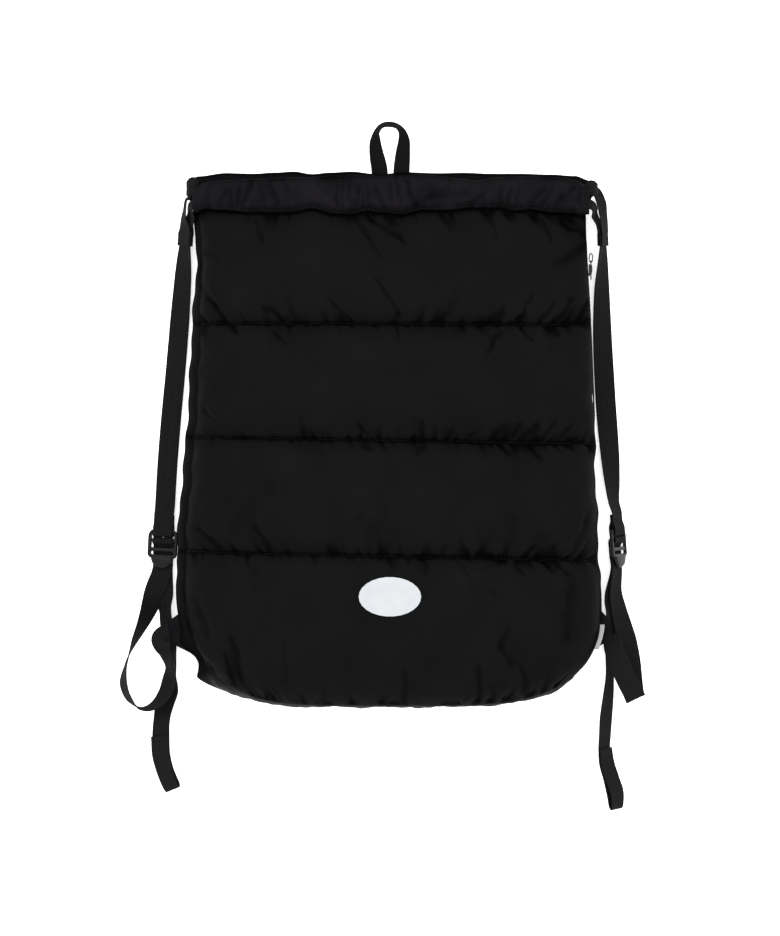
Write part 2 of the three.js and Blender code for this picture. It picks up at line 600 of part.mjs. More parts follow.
// An extruded outline in a buckle's own axes, with its height along n
function plate(shape, low, high) {
  const geometry = new THREE.ExtrudeGeometry(shape, { depth: high - low, bevelEnabled: false, curveSegments: 5 })
  return geometry.translate(0, 0, low)
}

function toManifold(geometry) {
  const bare = geometry.clone()
  bare.deleteAttribute('normal')
  bare.deleteAttribute('uv')
  const merged = mergeVertices(bare, 1e-4)
  return new wasm.Manifold(new wasm.Mesh({
    numProp: 3,
    vertProperties: new Float32Array(merged.getAttribute('position').array),
    triVerts: new Uint32Array(merged.getIndex().array),
  }))
}

function fromManifold(body) {
  const mesh = body.getMesh()
  const geometry = new THREE.BufferGeometry()
  geometry.setAttribute('position', new THREE.Float32BufferAttribute(mesh.vertProperties, 3))
  geometry.setIndex(new THREE.BufferAttribute(mesh.triVerts, 1))
  return geometry
}

const fuse = (first, ...rest) => fromManifold(rest.reduce((sum, g) => sum.add(toManifold(g)), toManifold(first)))

function rect(low, high, half) {
  const shape = new THREE.Shape()
  shape.moveTo(-half, low)
  shape.lineTo(half, low)
  shape.lineTo(half, high)
  shape.lineTo(-half, high)
  shape.closePath()
  return shape
}

// A ladder-lock: a frame with rounded shoulders, two cross bars and a rounded lip to lift it by
function buckle(name) {
  const half = BUCKLE_W / 2
  const rail = half - WEB_W / 2 - 1
  const round = 4
  const frame = new THREE.Shape()
  frame.moveTo(-half, LIP.high - 2)
  frame.lineTo(half, LIP.high - 2)
  frame.lineTo(half, TOP_BAR.high - round)
  frame.quadraticCurveTo(half, TOP_BAR.high, half - round, TOP_BAR.high)
  frame.lineTo(round - half, TOP_BAR.high)
  frame.quadraticCurveTo(-half, TOP_BAR.high, -half, TOP_BAR.high - round)
  frame.closePath()
  frame.holes.push(rect(LIP.high, TOP_BAR.low, half - rail))
  const lip = new THREE.Shape()
  const lipHalf = BUCKLE_W * 0.37
  lip.moveTo(-lipHalf, LIP.high - 1)
  lip.absellipse(0, LIP.high - 1, lipHalf, LIP.high - 1 - LIP.low, Math.PI, 2 * Math.PI)
  lip.closePath()
  const low = -BAR_T / 2 + 0.3
  const bars = [BAR_A, BAR_B].map((bar) => plate(rect(bar.low, bar.high, half - rail / 2), -BAR_T / 2, BAR_T / 2))
  const body = fuse(plate(frame, low, BUCKLE_T / 2), plate(lip, low, BUCKLE_T / 2 + 0.5), ...bars,
    plate(rect(TOP_BAR.low, TOP_BAR.high - round / 2, half - rail / 2), -BUCKLE_T / 2, BUCKLE_T / 2 - 0.2))
  const { middle, u, v, n } = buckleFrame(name)
  const right = SIDES[name] > 0 ? u : u.clone().negate()
  const place = new THREE.Matrix4().makeBasis(right, v, n).setPosition(middle)
  return body.applyMatrix4(place)
}

// A corner tab: its root follows the side of the back panel, its tip is as wide as the webbing
const TAB = {
  left: { from: 0.812, to: 0.9, tip: 1.034, at: 0.851, high: 0.2 },
  right: { from: 0.806, to: 0.885, tip: 1.043, at: 0.848, high: 0.215 },
}

function cornerTab(name) {
  const side = SIDES[name]
  const { from, to, tip, at, high } = TAB[name]
  const z = high * DEPTH
  const rootAt = (share) => {
    const w = share + BACK_RISE[name] * turn(share + 0.03)
    let best = 0
    for (const u of steps(60, 0.55, 1)) {
      const p = backPoint(side * u, w)
      if (Math.abs(p.z - z) < 6) best = Math.max(best, Math.abs(p.x))
    }
    return best + 2 * GAP
  }
  const shape = new THREE.Shape()
  const roots = steps(3, from, to)
  const tipHalf = WEB_W / 2
  const y = (share) => (ORIGIN - share) * BODY_L
  shape.moveTo(side * rootAt(roots[0]), y(roots[0]))
  roots.slice(1).forEach((share) => shape.lineTo(side * rootAt(share), y(share)))
  shape.lineTo(side * (tip * HALF_W - GAP), y(at) - tipHalf)
  shape.lineTo(side * (tip * HALF_W - GAP), y(at) + tipHalf)
  shape.closePath()
  return plate(shape, z - TAB_T / 2, z + TAB_T / 2)
}

// The bare oval patch follows the padded front
const PATCH = { out: 0.009, at: 0.777 }

function ovalPatch() {
  const rings = [0.55, 1]
  const around = 26
  const wOf = (y) => ORIGIN - y / BODY_L
  const place = (x, y, lift) => {
    const w = wOf(y)
    const half = sideSeam(0, w).half
    let u = x / half
    for (let i = 0; i < 6; i += 1) u += (x - frontPoint(u, w).x) / half
    return new THREE.Vector3(x, y, frontPoint(u, w).z + lift)
  }
  const [cx, cy] = [PATCH.out * HALF_W, (ORIGIN - PATCH.at) * BODY_L]
  const layer = (lift) => [place(cx, cy, lift), ...rings.flatMap((r) => steps(around, 0, 2 * Math.PI).slice(0, -1)
    .map((a) => place(cx + r * PATCH_W / 2 * Math.cos(a), cy + r * PATCH_H / 2 * Math.sin(a), lift)))]
  const points = [...layer(GAP + PATCH_T), ...layer(GAP)]
  const shift = points.length / 2
  const id = (r, i) => (r === 0 ? 0 : 1 + (r - 1) * around + i % around)
  const faces = []
  for (let i = 0; i < around; i += 1) {
    faces.push([0, id(1, i), id(1, i + 1)], [shift, shift + id(1, i + 1), shift + id(1, i)])
    for (let r = 1; r < rings.length; r += 1) {
      const [a, b, c, d] = [id(r, i), id(r + 1, i), id(r + 1, i + 1), id(r, i + 1)]
      faces.push([a, b, c], [a, c, d], [shift + a, shift + c, shift + b], [shift + a, shift + d, shift + c])
    }
    const [a, b] = [id(rings.length, i), id(rings.length, i + 1)]
    faces.push([a, shift + a, shift + b], [a, shift + b, b])
  }
  return solid(points, faces)
}

// A strip along the right side seam, from its section at each place
const zipPlace = (share) => {
  const { half, rim } = sideSeam(1, share)
  return new THREE.Vector3(half, (ORIGIN - share) * BODY_L, rim)
}

function seamStrip(shares, low, high, thick) {
  const corners = [[low, -1], [high, -1], [high, 1], [low, 1]]
  const points = shares.flatMap((share) => corners.map(([x, z]) =>
    zipPlace(share).add(new THREE.Vector3(x, 0, z * thick / 2))))
  const faces = []
  for (let k = 0; k < shares.length - 1; k += 1) {
    for (let i = 0; i < 4; i += 1) {
      const [a, b] = [4 * k + i, 4 * k + (i + 1) % 4]
      faces.push([a, b, b + 4], [a, b + 4, a + 4])
    }
  }
  const z = 4 * (shares.length - 1)
  faces.push([0, 2, 1], [0, 3, 2], [z, z + 1, z + 2], [z, z + 2, z + 3])
  return solid(points, faces)
}

// The blank side tag stands out of the right side seam, above the corner tab, and the zip is in the same seam
const TAG_AT = 0.836
const SLIDER_AT = 0.117
const TAG_ROOT = -0.55
const sideTag = () => seamStrip(steps(6, TAG_AT, TAG_AT + TAG_L / BODY_L), TAG_ROOT, TAG_ROOT + TAG_OUT, TAG_T)
const zipChain = () => seamStrip(steps(12, ZIP.from + 0.03, ZIP.to - 0.045), GAP - ZIP_T, GAP, ZIP_W - 4 * GAP)

// The slider rides on the chain, with an eye at its upper end that the pull swings in
const EYE = { hole: 1, rim: 2.1, thick: 1 }
const sliderPlace = zipPlace(SLIDER_AT).add(new THREE.Vector3(0.7, 0, 0))
const EYE_OUT = SLIDER_T * 0.62
const eyePlace = sliderPlace.clone().add(new THREE.Vector3(EYE_OUT, SLIDER_L / 2 + EYE.rim - 0.4, 0))

function zipSlider() {
  const side = new THREE.Shape()
  const half = SLIDER_L / 2
  side.moveTo(0, -half)
  side.lineTo(SLIDER_T * 0.7, -half)
  side.lineTo(SLIDER_T, -half * 0.3)
  side.lineTo(SLIDER_T, half * 0.5)
  side.lineTo(SLIDER_T * 0.8, half)
  side.lineTo(0, half)
  side.closePath()
  const body = plate(side, -SLIDER_W / 2, SLIDER_W / 2)
  const ring = (radius) => {
    const circle = new THREE.Shape()
    circle.absarc(0, 0, radius, 0, 2 * Math.PI)
    return circle
  }
  const eye = ring(EYE.rim)
  eye.holes.push(ring(EYE.hole))
  const eyes = [[EYE_OUT, half + EYE.rim - 0.4], [EYE_OUT, -half - EYE.rim + 0.4]].map(([x, y]) =>
    plate(eye, -EYE.thick / 2, EYE.thick / 2).rotateY(Math.PI / 2).translate(x, y, 0))
  return fuse(body, ...eyes).translate(sliderPlace.x, sliderPlace.y, sliderPlace.z)
}

// The pull is an oval wire ring that stands in the eye
function zipPull() {
  const wire = PULL_WIRE / 2
  const [a, b] = [PULL_W / 2 - wire, PULL_L / 2 - wire]
  const around = 18
  const sides = 6
  const points = []
  for (let k = 0; k < around; k += 1) {
    const t = k / around * 2 * Math.PI - Math.PI / 2
    const middle = new THREE.Vector3(a * Math.cos(t), b * Math.sin(t) + b, 0)
    const out = new THREE.Vector3(Math.cos(t) / a, Math.sin(t) / b, 0).normalize()
    for (let i = 0; i < sides; i += 1) {
      const c = i / sides * 2 * Math.PI
      points.push(middle.clone().addScaledVector(out, wire * Math.cos(c)).setZ(wire * Math.sin(c)))
    }
  }
  const faces = []
  const id = (k, i) => (k % around) * sides + i % sides
  for (let k = 0; k < around; k += 1) {
    for (let i = 0; i < sides; i += 1) {
      faces.push([id(k, i), id(k + 1, i), id(k + 1, i + 1)], [id(k, i), id(k + 1, i + 1), id(k, i + 1)])
    }
  }
  return solid(points, faces).translate(eyePlace.x, eyePlace.y, eyePlace.z)
}

const finish = (color, roughness, metalness = 0) => ({ color, roughness, metalness })
const QUILT = finish(0x1b1b1c, 0.6)
const PLAIN_CLOTH = finish(0x232127, 0.65)
const WEBBING = finish(0x1f1f1f, 0.8)
const PLASTIC = finish(0x242523, 0.45)
const METAL = finish(0x1a1a1a, 0.4, 0.6)
const WHITE = finish(0xe8ecf0, 0.5)

const group = new THREE.Group()

function add(name, geometry, look) {
  const mesh = new THREE.Mesh(geometry, new THREE.MeshStandardMaterial(look))
  mesh.name = name
  group.add(mesh)
}

add('front_panel', panel(frontLayers), QUILT)
add('back_panel', flipped(panel(backLayers)), QUILT)
add('bottom_gusset', gusset(), PLAIN_CLOTH)
add('front_casing', casing('front'), PLAIN_CLOTH)
add('back_casing', casing('back'), PLAIN_CLOTH)
for (const name of ['left', 'right']) {
  add(`drawstring_${name}`, drawstring(name), WEBBING)
  add(`shoulder_strap_${name}`, shoulderStrap(name), WEBBING)
  add(`buckle_${name}`, buckle(name), PLASTIC)
  add(`lower_strap_${name}`, lowerStrap(name), WEBBING)
  add(`corner_tab_${name}`, cornerTab(name), PLAIN_CLOTH)
}
add('hang_loop', webbing(HANG.map((row) => stop(1, row, LOOP_W))), WEBBING)
add('oval_patch', ovalPatch(), WHITE)
add('side_tag', sideTag(), WHITE)
add('zip_chain', zipChain(), METAL)
add('zip_slider', zipSlider(), METAL)
add('zip_pull', zipPull(), METAL)

export default group
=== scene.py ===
from math import atan, copysign, cos, hypot, pi, radians as rad, sin, sqrt

import bmesh
import bpy
import numpy as np
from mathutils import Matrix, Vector


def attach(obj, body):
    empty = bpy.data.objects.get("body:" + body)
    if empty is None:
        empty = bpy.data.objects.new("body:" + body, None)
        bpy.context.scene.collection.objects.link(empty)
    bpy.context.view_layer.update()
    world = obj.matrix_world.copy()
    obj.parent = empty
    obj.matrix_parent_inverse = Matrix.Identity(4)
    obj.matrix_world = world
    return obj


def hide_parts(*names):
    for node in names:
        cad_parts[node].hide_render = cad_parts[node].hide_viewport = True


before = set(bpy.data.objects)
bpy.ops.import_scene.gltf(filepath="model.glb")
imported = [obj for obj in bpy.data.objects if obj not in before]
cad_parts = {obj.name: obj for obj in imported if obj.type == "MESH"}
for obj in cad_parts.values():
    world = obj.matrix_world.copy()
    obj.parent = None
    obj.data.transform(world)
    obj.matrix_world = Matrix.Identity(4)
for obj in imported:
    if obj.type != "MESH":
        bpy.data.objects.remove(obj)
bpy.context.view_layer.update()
MM = 0.001

# Driving dimensions, the same as the part's, in millimetres
HALF_W, BODY_L, DEPTH = 196.4, 454.5, 90.0
PAD_T, SEAM_T, QUILT_DIP, BACK_DIP, GAP = 13.0, 3.0, 9.0, 6.0, 0.3
CASING_H, CASING_T, CASING_FLARE = 29.0, 10.0, 5.0
WEB_W, WEB_T, LOOP_W = 19.0, 1.4, 15.0
BUCKLE_L, BUCKLE_T = 36.8, 4.0
BAR_T, MIDDLE_BAR, LOWER_BAR = 3.0, (5.8, 8.7), (-2.8, 0.9)
SEAMS = [0, 0.227, 0.46, 0.694, 1]
ORIGIN = (SEAMS[2] + SEAMS[3]) / 2
MOUTH_Y = ORIGIN * BODY_L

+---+

### REQUIREMENTS
Your task is to extract exactly the lines starting at the line with "add('front_panel', panel(frontLayers), QUILT)" and ending at the line with "imported = [obj", including both ends, and no other lines.

### SOLUTION FOR THIS EXERCISE
add('front_panel', panel(frontLayers), QUILT)
add('back_panel', flipped(panel(backLayers)), QUILT)
add('bottom_gusset', gusset(), PLAIN_CLOTH)
add('front_casing', casing('front'), PLAIN_CLOTH)
add('back_casing', casing('back'), PLAIN_CLOTH)
for (const name of ['left', 'right']) {
  add(`drawstring_${name}`, drawstring(name), WEBBING)
  add(`shoulder_strap_${name}`, shoulderStrap(name), WEBBING)
  add(`buckle_${name}`, buckle(name), PLASTIC)
  add(`lower_strap_${name}`, lowerStrap(name), WEBBING)
  add(`corner_tab_${name}`, cornerTab(name), PLAIN_CLOTH)
}
add('hang_loop', webbing(HANG.map((row) => stop(1, row, LOOP_W))), WEBBING)
add('oval_patch', ovalPatch(), WHITE)
add('side_tag', sideTag(), WHITE)
add('zip_chain', zipChain(), METAL)
add('zip_slider', zipSlider(), METAL)
add('zip_pull', zipPull(), METAL)

export default group
=== scene.py ===
from math import atan, copysign, cos, hypot, pi, radians as rad, sin, sqrt

import bmesh
import bpy
import numpy as np
from mathutils import Matrix, Vector


def attach(obj, body):
    empty = bpy.data.objects.get("body:" + body)
    if empty is None:
        empty = bpy.data.objects.new("body:" + body, None)
        bpy.context.scene.collection.objects.link(empty)
    bpy.context.view_layer.update()
    world = obj.matrix_world.copy()
    obj.parent = empty
    obj.matrix_parent_inverse = Matrix.Identity(4)
    obj.matrix_world = world
    return obj


def hide_parts(*names):
    for node in names:
        cad_parts[node].hide_render = cad_parts[node].hide_viewport = True


before = set(bpy.data.objects)
bpy.ops.import_scene.gltf(filepath="model.glb")
imported = [obj for obj in bpy.data.objects if obj not in before]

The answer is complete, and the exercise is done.